The question would make more sense if it asked for total energy delivered over the given interval, or even average power delivered over that time.

When you set up a definite integral, the endpoints must have the same units as the differential elements being summed. So ∫dP would require end limits that are given in units of watts, not time.

So, I guess I'm saying that I'm not sure what to suggest given that the problem in its stated form doesn't make sense to me Is there another statement of the problem, perhaps in a context that would make it clearer?

Well this is the full question:

The voltage v is a constant 10 volts and the current i is described by the following function:

i(t) = (5t^2+20+6)/(t^3+2t^2+t) Amps

What is the total power delivered between t=1s and t=5s?

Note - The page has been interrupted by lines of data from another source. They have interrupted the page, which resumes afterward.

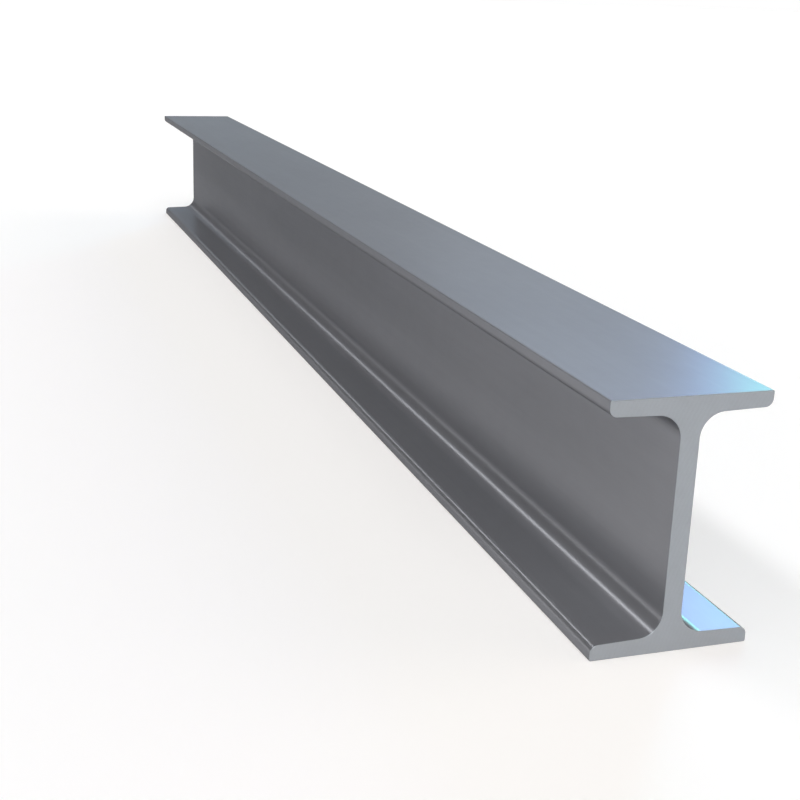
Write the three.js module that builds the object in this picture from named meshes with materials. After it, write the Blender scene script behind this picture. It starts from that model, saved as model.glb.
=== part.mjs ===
// Steel I-beam: one hot-rolled length of I section, sawn square at both ends.
//
// Millimetres, +Z up. The beam stands on its bottom flange and runs along Y. The origin is on the
// underside of the bottom flange, at the middle of the length and of the width.
//
// The section is the rolled kind: the outer faces of the flanges are flat and parallel, their inner
// faces fall away slightly from the web to the toes, the web meets the flanges in root fillets, the
// inner edge of each toe is rounded, and the outer edge is nearly sharp.
import * as THREE from "three";

// Driving dimensions of the section
const sectionHeight = 200; // over the outer faces of both flanges
const flangeWidth = 131; // from toe to toe
const webThickness = 15.5;
const toeThickness = 12.4; // of the flange at its toes, as if they were square
const innerFaceSlope = 0.027; // how much thicker the flange gets for each millimetre towards the web
const rootRadius = 19.3; // fillet between the web and a flange
const toeRadius = 6.3; // inner edge of a toe
const outerEdgeRadius = 1.2; // outer edge of a toe

// Driving dimensions of the length
const beamLength = 2012; // over both sawn ends
const endChamfer = 0.4; // the deburred edge round each sawn end

// Straight steps that stand for each round
const rootSteps = 24;
const toeSteps = 10;
const outerEdgeSteps = 5;

// One round of the section: points from one angle to the other about a centre, both ends included.
function roundPoints(centreX, centreZ, radius, fromAngle, toAngle, steps) {
  const points = [];
  for (let i = 0; i <= steps; i++) {
    const angle = THREE.MathUtils.lerp(fromAngle, toAngle, i / steps);
    points.push(
      new THREE.Vector2(
        centreX + radius * Math.cos(angle),
        centreZ + radius * Math.sin(angle),
      ),
    );
  }
  return points;
}

// The upper right quarter of the section, from the outer edge of the toe to the web. The section's
// centre is at 0, 0. Each round is tangent to the faces on both sides of it.
function quarterOutline() {
  const toeX = flangeWidth / 2;
  const outerFaceZ = sectionHeight / 2;
  const slopeAngle = Math.atan(innerFaceSlope);
  // Height of the line that lies a distance below the sloped inner face, or above it if negative
  const innerFaceZ = (x, below) =>
    outerFaceZ -
    toeThickness -
    innerFaceSlope * (toeX - x) -
    below / Math.cos(slopeAngle);

  const outerEdge = roundPoints(
    toeX - outerEdgeRadius,
    outerFaceZ - outerEdgeRadius,
    outerEdgeRadius,
    Math.PI / 2,
    0,
    outerEdgeSteps,
  );
  const toeCentreX = toeX - toeRadius;
  const toe = roundPoints(
    toeCentreX,
    innerFaceZ(toeCentreX, -toeRadius),
    toeRadius,
    0,
    slopeAngle - Math.PI / 2,
    toeSteps,
  );
  const rootCentreX = webThickness / 2 + rootRadius;
  const root = roundPoints(
    rootCentreX,
    innerFaceZ(rootCentreX, rootRadius),
    rootRadius,
    Math.PI / 2 + slopeAngle,
    Math.PI,
    rootSteps,
  );
  return [...outerEdge, ...toe, ...root];
}

// The whole section: the quarter and its three mirror images, in order round the outline.
function sectionShape() {
  const quarter = quarterOutline();
  const mirrored = (signX, signZ) =>
    quarter.map((p) => new THREE.Vector2(signX * p.x, signZ * p.y));
  return new THREE.Shape([
    ...mirrored(1, 1),
    ...mirrored(1, -1).reverse(),
    ...mirrored(-1, -1),
    ...mirrored(-1, 1).reverse(),
  ]);
}

// The section drawn out to the full length, with a small chamfer round both ends.
function beamGeometry() {
  return new THREE.ExtrudeGeometry(sectionShape(), {
    depth: beamLength - 2 * endChamfer,
    steps: 1,
    bevelEnabled: true,
    bevelThickness: endChamfer,
    bevelSize: endChamfer,
    bevelOffset: -endChamfer,
    bevelSegments: 1,
  });
}

const satinSteel = new THREE.MeshStandardMaterial({
  name: "rolled_steel",
  color: 0x8f959b,
  metalness: 0.9,
  roughness: 0.38,
});

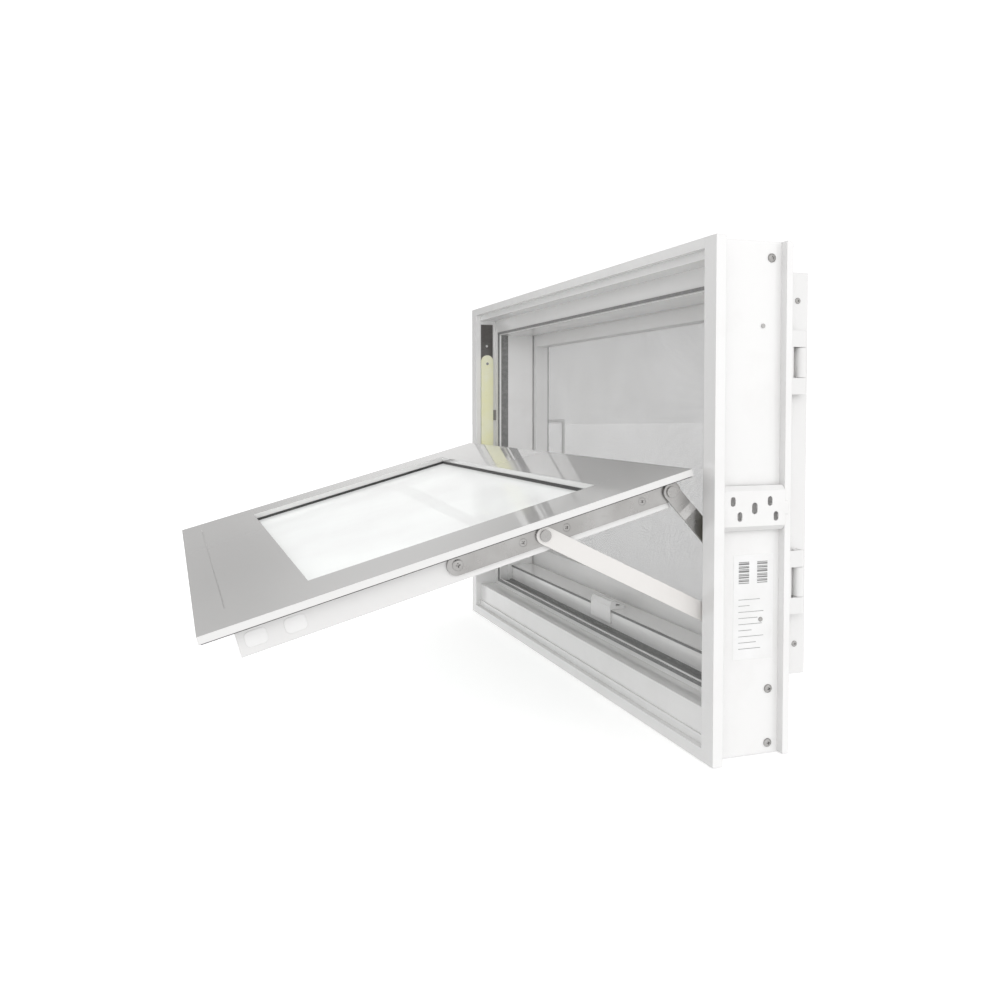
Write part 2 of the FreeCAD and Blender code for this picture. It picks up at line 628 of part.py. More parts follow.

I figured since P is a function of time it would work since ∫ dP = ∫ P'(t) dt. And that would allow units in time. Or you could do it ∫ dP from P(A) to P(B), that would be the same.
It was also the phrase "total power delivered" that threw everyone else in my class off.

Last edited:
gneill
Mentor
Differentiating the function just to integrate it again doesn't strike me as being a particularly useful exercise.

I suspect that it was intended that the question ask you find the total energy delivered over the time interval rather than the total power, but was hit by a typo on the way to school

That makes sense. It struck me as odd that that was the way to solve it, but it was asking for power, and I couldn't figure out any other way to get a unit of power. Thanks.